→ Exercise prompt:
Print the full listing exactly.

_ _ _ _

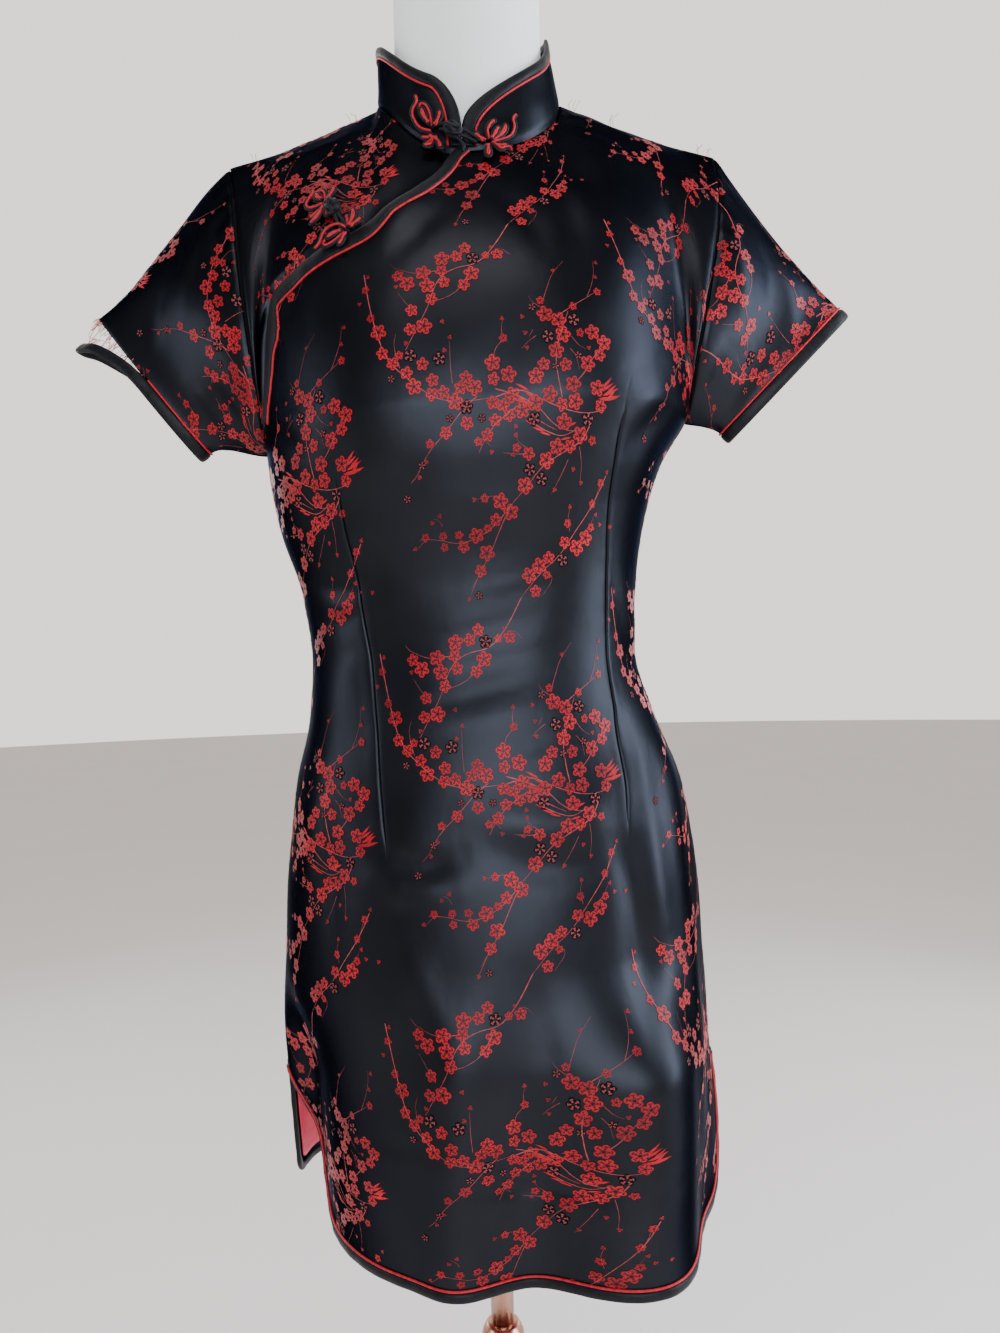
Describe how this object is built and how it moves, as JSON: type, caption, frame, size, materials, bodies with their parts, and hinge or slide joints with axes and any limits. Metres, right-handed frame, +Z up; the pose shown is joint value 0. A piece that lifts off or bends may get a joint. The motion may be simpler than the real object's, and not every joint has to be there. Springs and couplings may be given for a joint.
{
  "type": "cheongsam dress on a dress form",
  "caption": "Short black cheongsam with stand collar, slanted flap, knotted frogs, short sleeves and side slits, worn by a limbless dress form on a round-based pole.",
  "frame": {"origin": "on the floor under the pole of the dress form, at the middle of the base's underside", "axes": "+Z up along the pole, the dress faces -Y, the wearer's right is at -X"},
  "size_m": [0.6019, 0.33, 1.561],
  "materials": {
    "brocade": "satin brocade, black with woven plum blossom",
    "trim_satin": "black satin bias",
    "piping": "red satin piping",
    "lining": "red lining taffeta",
    "jersey": "off-white fine jersey",
    "pole_metal": "satin rose-brown metal"
  },
  "bodies": {
    "root": {"front_panel": "brocade", "under_front": "brocade", "back_panel": "brocade", "sleeve_left": "brocade", "sleeve_right": "brocade", "collar": "brocade", "collar_binding": "trim_satin", "flap_binding": "trim_satin", "cuff_binding_left": "trim_satin", "cuff_binding_right": "trim_satin", "hem_binding_front": "trim_satin", "hem_binding_back": "trim_satin", "collar_piping": "piping", "flap_piping": "piping", "cuff_piping_left": "piping", "cuff_piping_right": "piping", "hem_piping_front": "piping", "hem_piping_back": "piping", "collar_frog_left": "trim_satin", "collar_frog_right": "trim_satin", "collar_frog_knot": "trim_satin", "placket_frog_upper": "trim_satin", "placket_frog_lower": "trim_satin", "placket_frog_knot": "trim_satin", "lining_front": "lining", "lining_back": "lining", "form_torso": "jersey", "pole": "pole_metal", "pole_flange": "pole_metal", "pole_collet": "pole_metal", "pole_socket": "pole_metal", "base_hub": "pole_metal", "base_plate": "pole_metal"}
  },
  "joints": []
}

_ _ _ _

→ Answer to this task:
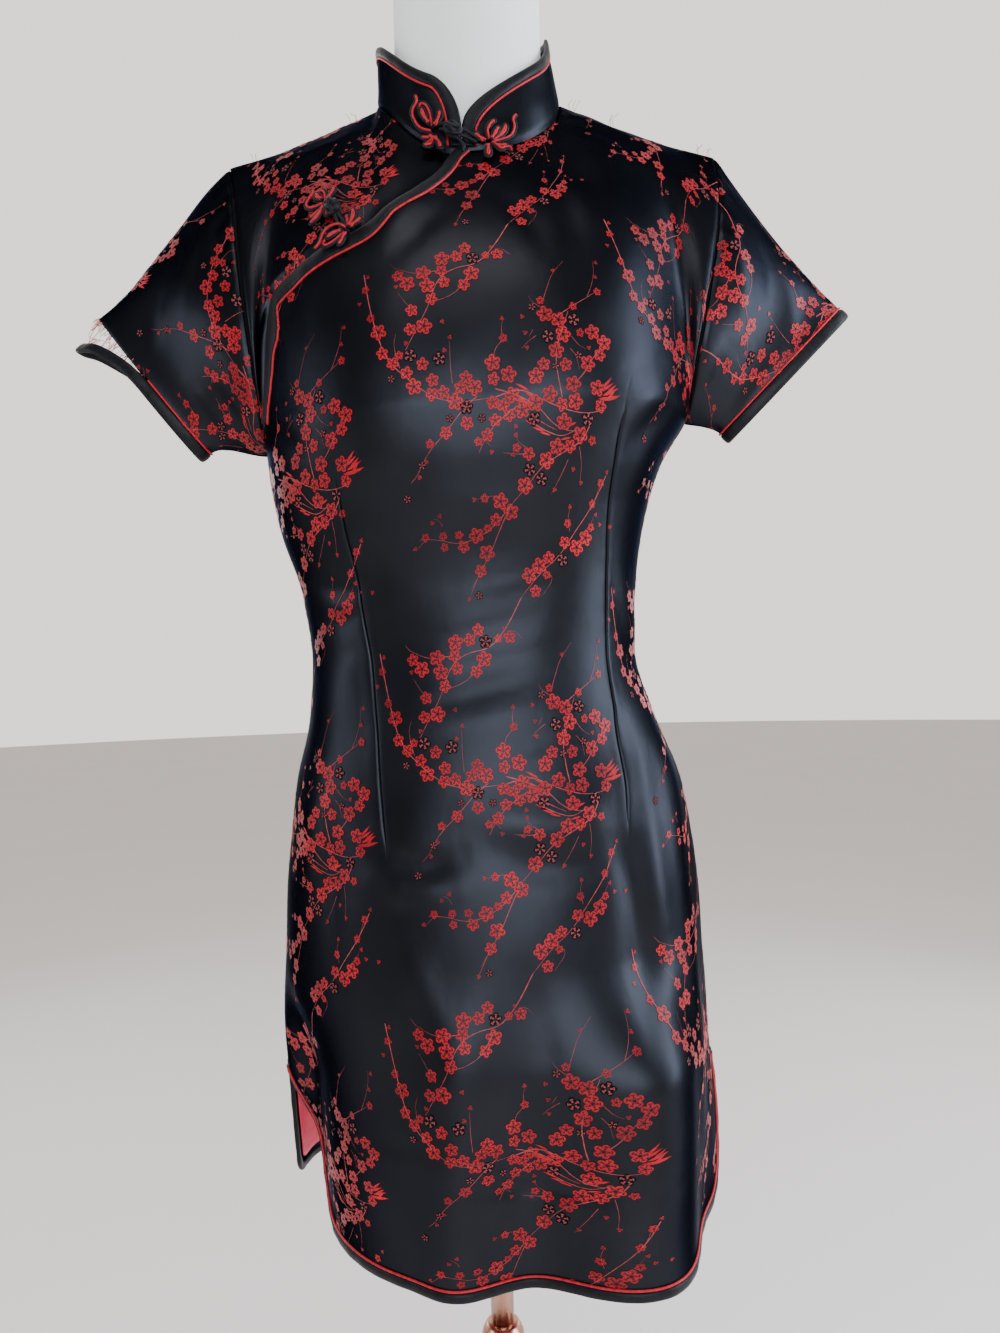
Describe how this object is built and how it moves, as JSON: type, caption, frame, size, materials, bodies with their parts, and hinge or slide joints with axes and any limits. Metres, right-handed frame, +Z up; the pose shown is joint value 0. A piece that lifts off or bends may get a joint. The motion may be simpler than the real object's, and not every joint has to be there. Springs and couplings may be given for a joint.
{
  "type": "cheongsam dress on a dress form",
  "caption": "Short black cheongsam with stand collar, slanted flap, knotted frogs, short sleeves and side slits, worn by a limbless dress form on a round-based pole.",
  "frame": {"origin": "on the floor under the pole of the dress form, at the middle of the base's underside", "axes": "+Z up along the pole, the dress faces -Y, the wearer's right is at -X"},
  "size_m": [0.6019, 0.33, 1.561],
  "materials": {
    "brocade": "satin brocade, black with woven plum blossom",
    "trim_satin": "black satin bias",
    "piping": "red satin piping",
    "lining": "red lining taffeta",
    "jersey": "off-white fine jersey",
    "pole_metal": "satin rose-brown metal"
  },
  "bodies": {
    "root": {"front_panel": "brocade", "under_front": "brocade", "back_panel": "brocade", "sleeve_left": "brocade", "sleeve_right": "brocade", "collar": "brocade", "collar_binding": "trim_satin", "flap_binding": "trim_satin", "cuff_binding_left": "trim_satin", "cuff_binding_right": "trim_satin", "hem_binding_front": "trim_satin", "hem_binding_back": "trim_satin", "collar_piping": "piping", "flap_piping": "piping", "cuff_piping_left": "piping", "cuff_piping_right": "piping", "hem_piping_front": "piping", "hem_piping_back": "piping", "collar_frog_left": "trim_satin", "collar_frog_right": "trim_satin", "collar_frog_knot": "trim_satin", "placket_frog_upper": "trim_satin", "placket_frog_lower": "trim_satin", "placket_frog_knot": "trim_satin", "lining_front": "lining", "lining_back": "lining", "form_torso": "jersey", "pole": "pole_metal", "pole_flange": "pole_metal", "pole_collet": "pole_metal", "pole_socket": "pole_metal", "base_hub": "pole_metal", "base_plate": "pole_metal"}
  },
  "joints": []
}